Don't let your personal perception of what's 'expensive' limit your earning potential. Set your price high based on the value you provide. It is easy to lower a price that gets no buyers, but impossible to know if you could have charged more if you start too low. Never say no for the customer.

To set your price, ask clients what they would do if your service didn't exist. Their answer, like hiring a full-time employee, reveals the 'replacement value.' This figure provides a concrete benchmark for your pricing and uncovers powerful marketing language.

If an event can't meet your full fee, build lead generation into the contract. Jess Ekstrom suggests adding a clause that requires the client to introduce you to four other relevant events if they are satisfied with your talk. This transforms a lower-paying gig into a powerful referral engine.

Price objections don't stem from the buyer's ignorance, but from the seller's failure to establish clear economic value. Before revealing the cost, you must build a business case. If the prospect balks at the price, the fault lies with your value proposition, not their budget.

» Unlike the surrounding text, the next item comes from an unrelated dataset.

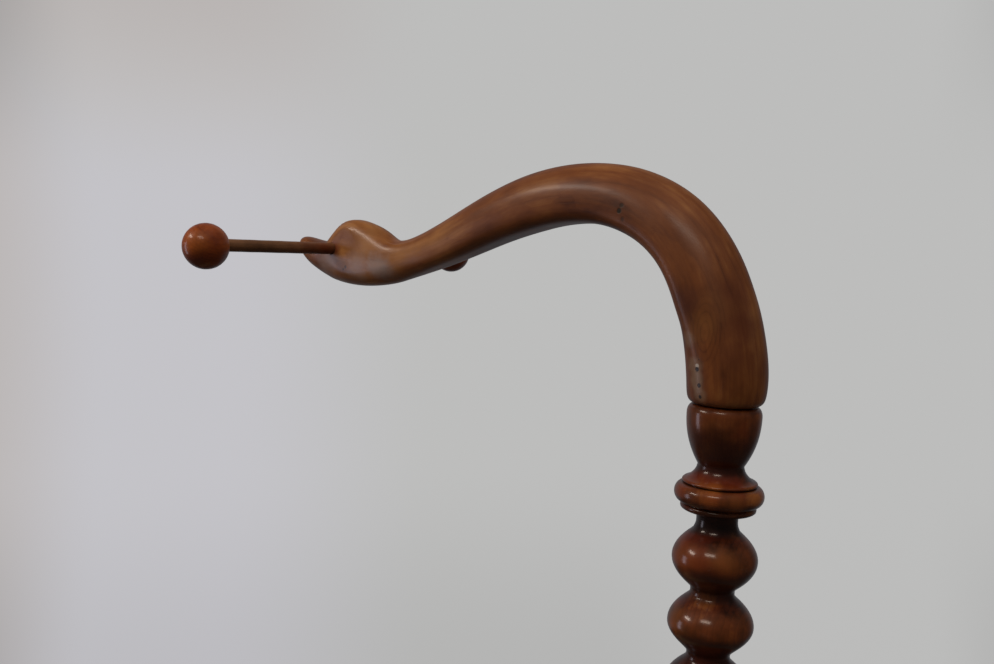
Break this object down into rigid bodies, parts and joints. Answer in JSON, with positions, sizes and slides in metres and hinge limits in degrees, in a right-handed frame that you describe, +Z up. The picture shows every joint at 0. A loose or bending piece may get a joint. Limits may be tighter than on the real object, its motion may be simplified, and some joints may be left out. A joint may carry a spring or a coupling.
{
  "type": "swinging cradle on stand",
  "caption": "Bobbin-turned crib that swings on two pivots between the posts of a splayed-leg stand, with a swan-neck arm on a tall column for a drape rod.",
  "frame": {"origin": "on the floor under the middle of the stand", "axes": "+Z up, +X towards the head post with the drape arm, +Y across the crib, to the left of someone who looks from the foot to the head"},
  "size_m": [1.1, 0.56, 1.5717],
  "materials": {
    "post_wood": "French-polished walnut, dark red-brown",
    "column_wood": "French-polished walnut, near black-red, glossy",
    "leg_wood": "polished walnut with straight grain along the leg",
    "turned_wood": "turned and polished walnut",
    "rail_wood": "polished walnut, straight grain",
    "board_wood": "polished walnut with figure",
    "spindle_wood": "turned and polished walnut",
    "plain_wood": "bare planed pine, aged",
    "peg_wood": "end grain of oak pegs",
    "arm_wood": "steam-bent and carved fruitwood, orange-brown, waxed",
    "rod_wood": "dark dowel, waxed",
    "ball_wood": "turned ball, waxed",
    "brass": "aged brass",
    "iron": "black iron, lightly rusted"
  },
  "bodies": {
    "stand": {"head_post": "post_wood", "foot_post": "post_wood", "foot_finial": "column_wood", "drape_column": "column_wood", "head_leg_left": "leg_wood", "head_leg_right": "leg_wood", "foot_leg_left": "leg_wood", "foot_leg_right": "leg_wood", "stretcher": "turned_wood", "leg_pegs": "peg_wood", "pivot_bush_head": "brass", "pivot_bush_foot": "brass"},
    "cradle": {"corner_post_head_left": "turned_wood", "corner_post_head_right": "turned_wood", "corner_post_foot_left": "turned_wood", "corner_post_foot_right": "turned_wood", "top_rail_left": "rail_wood", "top_rail_right": "rail_wood", "bottom_rail_left": "rail_wood", "bottom_rail_right": "rail_wood", "head_crest_rail": "board_wood", "foot_crest_rail": "board_wood", "head_bottom_rail": "board_wood", "foot_bottom_rail": "board_wood", "side_spindles_left": "spindle_wood", "side_spindles_right": "spindle_wood", "head_spindles": "spindle_wood", "foot_spindles": "spindle_wood", "slat_ledge_left": "plain_wood", "slat_ledge_right": "plain_wood", "mattress_slats": "plain_wood", "pivot_boss_head": "column_wood", "pivot_boss_foot": "column_wood", "pivot_washer_head": "brass", "pivot_washer_foot": "brass", "pivot_pin_head": "iron", "pivot_pin_foot": "iron", "pivot_knob_head": "column_wood", "pivot_knob_foot": "column_wood"},
    "arm": {"swan_neck_arm": "arm_wood"},
    "rod": {"drape_rod": "rod_wood", "rod_ball_left": "ball_wood", "rod_ball_right": "ball_wood"}
  },
  "joints": [
    {"name": "cradle_swing", "type": "hinge", "parent": "stand", "child": "cradle", "pos_m": [0, 0, 0.77], "axis": [1, 0, 0], "range_deg": [-25, 25]},
    {"name": "arm_swivel", "type": "hinge", "parent": "stand", "child": "arm", "pos_m": [0.495, 0, 1.4395], "axis": [0, 0, 1], "continuous": true},
    {"name": "rod_slide", "type": "slide", "parent": "arm", "child": "rod", "axis": [0, 1, 0], "range_m": [-0.089, 0.089]}
  ]
}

Set your price not by what you feel you're worth, but by what the market will bear. Continuously increase your price until you receive consistent rejections. That point of friction is your current market value. Treat the "no" as essential data, not a personal offense, to find your price ceiling.

When starting out, don't just charge a low fee. Instead, state your full market-rate price and offer a significant discount (e.g., 50%) as an introductory offer. This establishes your true value from the beginning while still winning the client. Then, systematically raise your price every few clients.

A top reason speaking submissions fail is a mismatch with the core audience. For instance, at IMEX, educational content is built for event planners (the buyers), not the hotel salespeople (the exhibitors). Deeply understand who the educational sessions are designed for before submitting a proposal.

Professional speaker Jess Ekstrom notes that audience size does not correlate with speaking fees. Some of her most lucrative engagements have been for intimate groups of 12, while massive arena talks have paid nothing. The value delivered to the specific audience, not the crowd size, determines the fee.